Here’s a breakdown of the silicon types typically found in photovoltaic panels:
| Silicon Type | Panel Type | Efficiency | Cost | Lifespan | Aesthetic |
|---|---|---|---|---|---|
| Monocrystalline | Monocrystalline | 20-25% | High | 25-30 years | Black, uniform |
| Polycrystalline | Polycrystalline | 15-20% | Moderate | 20-25 years | Bluish, less uniform |
| Thin-film | Thin-film (Amorphous) | 10-13% | Low | 10-20 years | Matte, flexible |
As seen in the table above, monocrystalline panels lead in efficiency and aesthetics, though they come with a higher price tag.
Performance Differences Between Photovoltaic and Monocrystalline Panels
When we talk about performance differences, it’s important to clarify that monocrystalline solar panels generally outperform other types of photovoltaic panels in the following areas:
- Energy Efficiency: The monocrystalline structure, with its single crystal silicon, allows electrons to move more freely and be captured more effectively, translating to a higher energy conversion rate.
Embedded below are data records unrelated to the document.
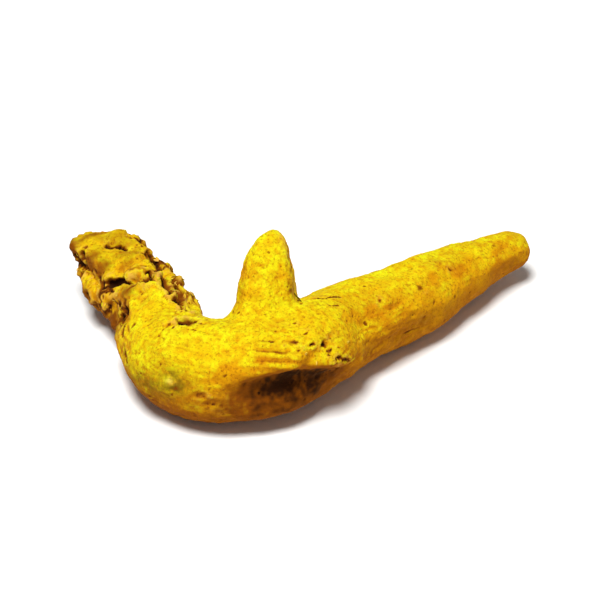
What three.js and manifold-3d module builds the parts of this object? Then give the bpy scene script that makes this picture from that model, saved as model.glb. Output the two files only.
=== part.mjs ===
// A dried turmeric root, as one solid lying on a level surface. It is the gnarled stub of an old rhizome,
// bent at a knuckle into one long tapering finger, with a short pointed shoot on the finger's back.
// Millimetres, +Z up; the origin is the middle of the footprint, on the surface that the root lies on.
import * as THREE from "three";
import { mergeVertices } from "three/addons/utils/BufferGeometryUtils.js";
import Module from "manifold-3d";

const wasm = await Module();
wasm.setup();

const RAD = Math.PI / 180;
const UP = new THREE.Vector3(0, 0, 1);
const SHOOT_LEVEL = new THREE.Vector3(0, -1, 1).normalize(); // turns on the shoot are counted from this side

// ---- driving dimensions, millimetres --------------------------------------------------------------------

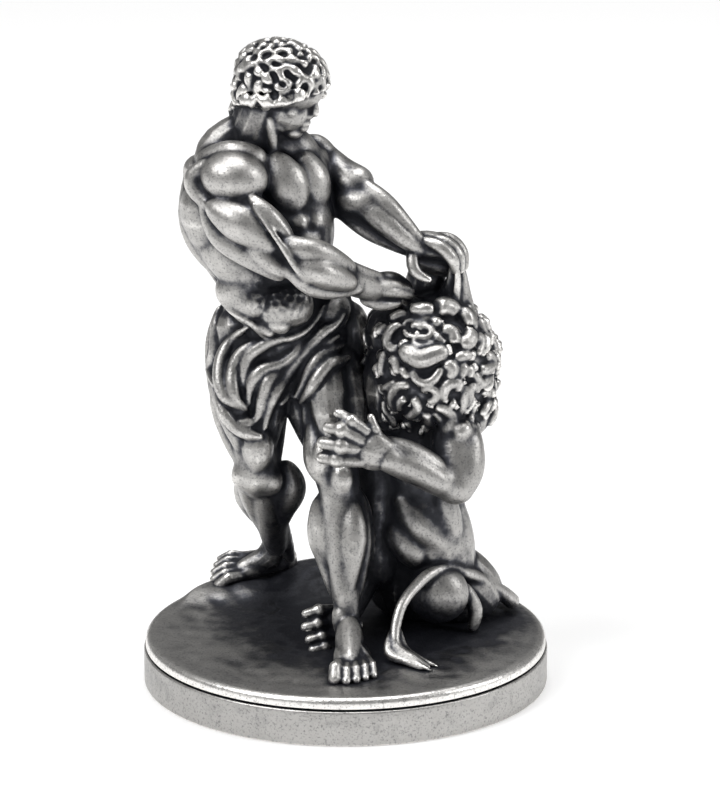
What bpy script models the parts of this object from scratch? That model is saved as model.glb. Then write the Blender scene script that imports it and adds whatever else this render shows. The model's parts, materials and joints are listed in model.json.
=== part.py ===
"""A small cast statue: a bare-chested strong man wrenches open the jaws of a lion that sits up against him.

The two figures and the ground under them are one casting, which rests on a turned plinth.
Lengths are in metres. The figures are shaped from overlapping lumps, as a modeller builds up clay:
bones first, then muscles, cloth and curls, and all of it is fused into one skin.
The poses are drawn in millimetres, with the origin on the ground between the feet,
and FIGURE_HEIGHT scales them when the clay is fused.
"""

import math
import random

import bmesh
import bpy
import numpy as np
from mathutils import Vector
from mathutils.bvhtree import BVHTree

MM = 0.001

# Plinth and ground
PLINTH_RADIUS = 25.0 * MM
PLINTH_HEIGHT = 4.4 * MM
PLINTH_EDGE = 0.25 * MM
SEAM_GAP = 0.3 * MM
GROUND_SETBACK = 0.2 * MM
GROUND_THICKNESS = 1.3 * MM
GROUND_EDGE = 0.8 * MM
MOUND_HEIGHT = 2.0 * MM
GROUND_TOP = PLINTH_HEIGHT + SEAM_GAP + GROUND_THICKNESS

# Figures: the man's height from the ground to his curls, and the same height as drawn below
FIGURE_HEIGHT = 75.2 * MM
DRAWN_HEIGHT = 75.2
FIGURE_SCALE = FIGURE_HEIGHT / DRAWN_HEIGHT
VOXEL = FIGURE_HEIGHT / 180
STATUE_FACES = 8300
TURNED_SIDES = 72

RIGHT, LEFT = 1, -1


def vec(*xyz):
    return Vector(xyz)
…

As mentioned earlier, monocrystalline panels typically offer 20-25% efficiency, while polycrystalline and thin-film panels fall behind in the 15-20% range.
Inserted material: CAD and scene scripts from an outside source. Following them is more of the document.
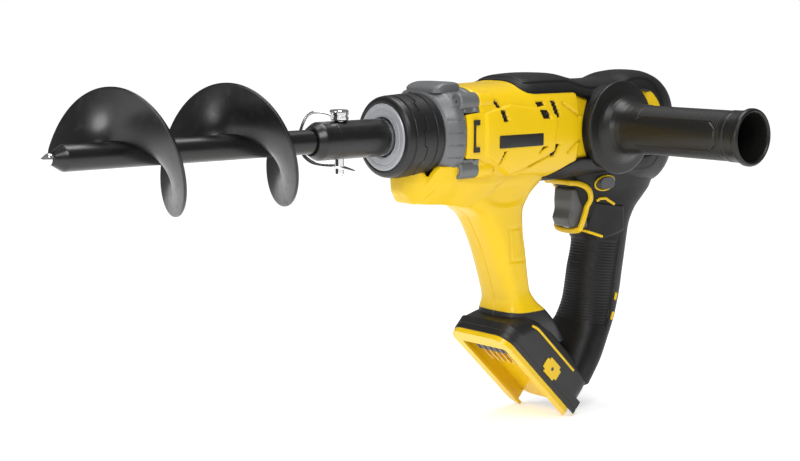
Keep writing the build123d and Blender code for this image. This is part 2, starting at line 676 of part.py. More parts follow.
def build_side_handle():
    """Auxiliary handle turned about its own axis, and its stud."""
    profile = [
        (FLANGE_RADIUS - 1.0, BOSS_FACE_Y), (FLANGE_RADIUS, BOSS_FACE_Y + 1.0), (FLANGE_RADIUS, BOSS_FACE_Y + 3.2),
        (32.6, BOSS_FACE_Y + 5.0), (27.0, BOSS_FACE_Y + 7.5), (22.5, BOSS_FACE_Y + 11.5),
        (19.6, BOSS_FACE_Y + 16.5), (18.2, BOSS_FACE_Y + 22.0), (HANDLE_TUBE_RADIUS, BOSS_FACE_Y + 28.0),
        (HANDLE_TUBE_RADIUS, 144.0), (18.6, 145.5), (18.6, 148.0), (17.9, 148.6), (17.9, 150.0), (19.0, 151.0),
        (HANDLE_RIM_RADIUS, 153.0), (HANDLE_RIM_RADIUS, 157.5), (18.6, HANDLE_END_Y), (HANDLE_HOLE_RADIUS, HANDLE_END_Y),
        (15.0, 157.5), (14.2, 150.0), (14.0, 78.0), (INSERT_BORE + 0.5, 78.0), (INSERT_BORE + 0.5, 72.0),
        (12.0, 72.0), (12.0, BOSS_FACE_Y + 6.0), (INSERT_BORE, BOSS_FACE_Y + 6.0), (INSERT_BORE, BOSS_FACE_Y),
    ]
    face = make_face(Polyline(*[(HANDLE_AXIS_X + radius, -y) for radius, y in profile], close=True))
    axis = Axis((HANDLE_AXIS_X, 0, 0), (0, 1, 0))
    save(revolve(Plane.XY * face, axis), "side_handle")
    stud = rod(HANDLE_AXIS_X, -27, 0, (0, -1, 0), INSERT_BORE - 0.05, 54.0)
    stud += rod(HANDLE_AXIS_X, -78.0, 0, (0, -1, 0), 8.0, 5.0)
    save(stud, "handle_stud")


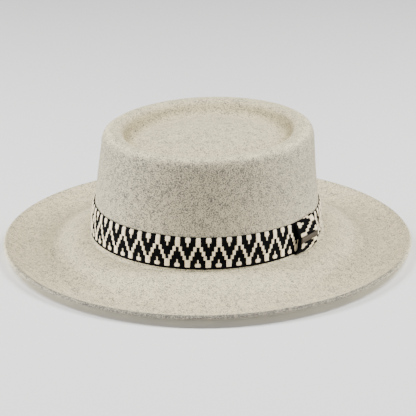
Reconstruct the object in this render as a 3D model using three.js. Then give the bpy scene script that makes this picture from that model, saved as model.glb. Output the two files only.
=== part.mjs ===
// A wool felt hat with a flat, telescope-blocked crown and a wide brim whose edge curls up.
// A woven ribbon band goes round the foot of the crown. On the wearer's left a keeper of the
// same ribbon is wrapped over the band, and a plain metal bar is pinned to the keeper.
// Millimetres, +Z up. The wearer looks along -Y, and the wearer's left is +X.
// The origin is on the surface that the brim rests on, under the middle of the whole hat.
import * as THREE from "three";

// Seen from above: half sizes of the felt's outside where the crown meets the brim.
const crownHalfWidth = 90.2;
const crownHalfLength = 96.9;
const brimSideOverhang = 73.6;
const brimEndOverhang = 70;

// Heights above the surface that the brim rests on.
const feltThickness = 2.8;
const restingPress = 0.3; // the brim's underside is pressed flat by this much
const crownFoot = 15;
const crest = 102.5;

// Ribbon, keeper and metal bar.
const pieceGap = 0.4;
const bandWidth = 26;
const bandThickness = 1.2;
const bandBottom = crownFoot + 1.6;
const bandTop = bandBottom + bandWidth;
const bandEase = 1.8; // how far the band's lower edge stands off where it is loosest
const bandLoosestAt = 138; // degrees, from the wearer's left round the front
const keeperBehind = 2.6; // degrees from the wearer's left to the keeper's middle
const keeperWidth = 28;
const keeperThickness = 2.4; // the ribbon lies double
const keeperRise = 0.8; // how far the keeper stands above the band
const keeperBulge = 1.5; // how far the middle of its face stands out
const barBehind = 3.2;
const barLength = 25.5;
const barHeight = 4.5;
const barThickness = 1.2;
const barAboveBandBottom = 11;

const segments = 64; // round the whole hat
const keeperSteps = 6;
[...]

- Low-Light Performance: Monocrystalline panels excel in low-light conditions because the high-quality silicon absorbs more sunlight, making them a better option in cloudy or shaded environments.
- Temperature Performance: While monocrystalline panels can lose some efficiency in very hot temperatures, they still outperform polycrystalline and thin-film panels under these conditions. Monocrystalline panels typically have better temperature coefficients, meaning their output declines less in high heat compared to other types.
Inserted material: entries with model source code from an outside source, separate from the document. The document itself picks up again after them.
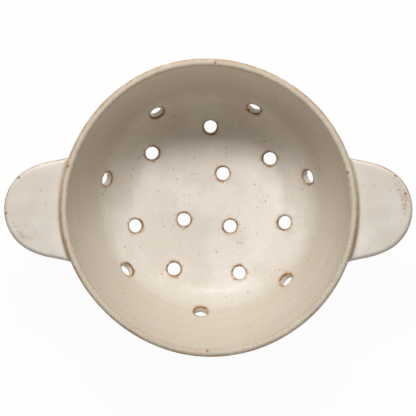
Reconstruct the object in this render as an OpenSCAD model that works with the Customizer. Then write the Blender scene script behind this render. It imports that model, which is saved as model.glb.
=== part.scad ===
// Stoneware colander bowl for rinsing berries. A thrown bowl stands on a foot
// ring, is pierced by three rings of drain holes, and has a slab lug on each side.
// Millimetres. The origin is on the table, under the middle of the bowl.
// X runs through both lugs and Z is up.

/* [Bowl] */
// Outer diameter of the rim
rim_d = 165; // [156:1:185]
// Height from the table to the top of the rim
bowl_h = 66; // [58:1:76]
// Thickness of the thrown wall and floor
wall_t = 4.2; // [3.4:0.1:5]
// Radius of the shallow floor, out to where the wall begins to rise
floor_r = 44; // [41:0.5:48]
// Radius of the flat in the middle of the floor
well_r = 8; // [6:0.5:9]
// Depth of the flat below the edge of the floor
dish_depth = 2.7; // [1.5:0.1:4]
// Inside radius of the bend from floor to wall
bend_r = 26; // [22:0.5:30]

/* [Foot ring] */
// How far inside the edge of the floor the foot ring stands
foot_in = 8; // [7.5:0.5:11]
// Width of the foot ring where it stands on the table
foot_w = 5; // [3.5:0.5:6]
// Height of the middle of the underside above the table
foot_h = 3.6; // [3.3:0.1:5]
// How far each side of the foot ring leans in towards the table
foot_lean = 0.8; // [0.3:0.1:1.2]
// Radius on the standing edges of the foot ring
foot_edge_r = 1; // [0.5:0.1:1.4]
// Radius of the slip worked in between the foot ring and the floor
foot_fillet_r = 1.6; // [1:0.1:1.8]

/* [Drain holes] */
// Diameter of a drain hole between its two mouths
hole_d = 7.6; // [6:0.1:8.6]
// Radius on the eased mouths of a drain hole
mouth_r = 1; // [0.6:0.1:1.4]
// Number of holes in the middle of the floor
middle_holes = 3; // [3:1:4]
// Radius of the ring of holes in the middle of the floor
middle_ring_r = 18.3; // [17:0.1:19.5]
// Number of holes in the ring round the floor, and in the ring in the wall
ring_holes = 7; // [6:1:8]
// How far past the edge of the floor the ring of holes round it lies
floor_ring_out = 0.5; // [0:0.1:2]
// Slope of the inside of the bowl, in degrees, where the ring of holes in the wall opens
wall_ring_slope = 54; // [48:0.5:57]

/* [Lug handles] */
// Width of a lug across its rounded end
lug_w = 51.5; // [42:0.5:56]
// How far a lug reaches out past the rim
lug_reach = 31.4; // [29:0.1:36]
// Thickness of a lug at the wall
lug_t = 9; // [7:0.5:11]
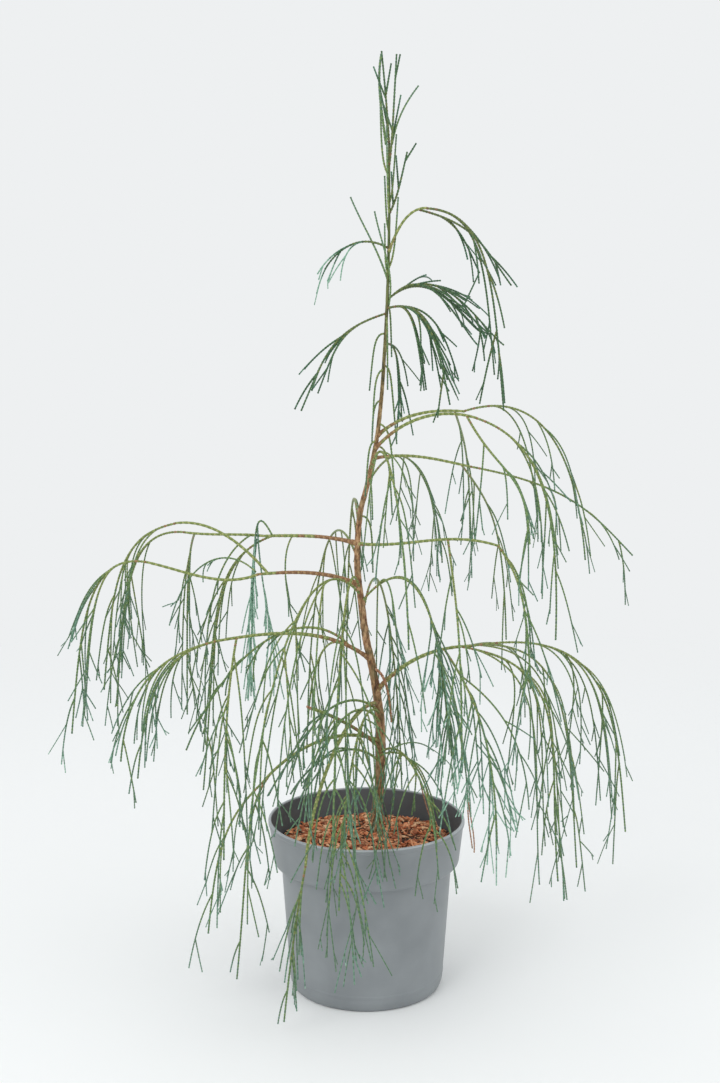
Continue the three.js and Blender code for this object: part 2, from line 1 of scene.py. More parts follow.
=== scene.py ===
import bpy
import numpy as np
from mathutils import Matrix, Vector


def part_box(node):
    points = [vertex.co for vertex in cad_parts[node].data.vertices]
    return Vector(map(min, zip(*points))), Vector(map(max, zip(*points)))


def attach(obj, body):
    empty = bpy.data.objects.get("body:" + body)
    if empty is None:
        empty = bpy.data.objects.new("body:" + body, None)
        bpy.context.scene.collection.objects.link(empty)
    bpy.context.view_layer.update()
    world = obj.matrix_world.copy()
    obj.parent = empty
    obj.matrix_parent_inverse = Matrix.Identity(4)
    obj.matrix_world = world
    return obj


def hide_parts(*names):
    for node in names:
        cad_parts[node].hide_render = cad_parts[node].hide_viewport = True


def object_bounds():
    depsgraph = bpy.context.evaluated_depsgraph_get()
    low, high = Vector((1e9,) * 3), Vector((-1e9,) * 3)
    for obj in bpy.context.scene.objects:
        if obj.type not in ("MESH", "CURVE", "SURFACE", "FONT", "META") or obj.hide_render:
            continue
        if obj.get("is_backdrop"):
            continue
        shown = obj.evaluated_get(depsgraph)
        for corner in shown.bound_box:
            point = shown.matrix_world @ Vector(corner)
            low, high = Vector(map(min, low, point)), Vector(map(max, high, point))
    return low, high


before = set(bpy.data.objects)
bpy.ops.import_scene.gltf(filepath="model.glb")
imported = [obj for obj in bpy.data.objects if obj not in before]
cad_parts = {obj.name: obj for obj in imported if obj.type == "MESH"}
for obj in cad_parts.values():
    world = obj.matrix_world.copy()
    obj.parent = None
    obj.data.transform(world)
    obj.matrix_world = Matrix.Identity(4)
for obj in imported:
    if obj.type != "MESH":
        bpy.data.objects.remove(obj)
solid_low, solid_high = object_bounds()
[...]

Performance Comparison Table: Monocrystalline vs Other PV Types
Here’s a simple table to illustrate how monocrystalline compares with other photovoltaic technologies based on efficiency, performance in low light, and temperature tolerance:
| Panel Type | Efficiency | Low-Light Performance | Temperature Coefficient |
|---|---|---|---|
| Monocrystalline | 20-25% | Excellent | Low loss in high temperatures |
| Polycrystalline | 15-20% | Moderate | Moderate loss in high temperatures |
| Thin-film | 10-13% | Poor | High loss in high temperatures |
As seen in the chart, monocrystalline panels offer superior performance in both efficiency and low-light conditions. They also have better tolerance for high temperatures compared to polycrystalline and thin-film panels.
Monocrystalline vs Photovoltaic: Cost and Value
While monocrystalline panels typically have a higher initial cost due to the complexity of their manufacturing process, they are also considered a good investment for several reasons:
- Long-Term Savings: Though the upfront costs may be higher, monocrystalline panels are more efficient, which means you will need fewer panels to produce the same amount of electricity. Over time, this can lead to lower installation costs and quicker returns on your investment.
- Energy Production: Since monocrystalline panels produce more energy per square foot, they are ideal for homes with limited roof space, which can offset the initial investment cost.
- Durability and Warranty: Monocrystalline panels often come with extended warranties (up to 25 years), ensuring that they continue to produce power for decades, providing long-term value for homeowners and businesses.
In terms of overall value, monocrystalline panels offer a balance of high efficiency and long-term performance, making them a popular choice despite their higher initial cost.
When Should You Choose Monocrystalline Panels?
You should consider monocrystalline panels if:
- You prioritize efficiency and long-term savings.
- You have limited roof space and need to maximize energy production.
- You are looking for aesthetic appeal as monocrystalline panels tend to blend seamlessly with most roof types.
- You want reliable performance in low light or during cloudy weather.
However, if cost is a primary concern, or if you have ample roof space, you might also want to explore polycrystalline or thin-film options.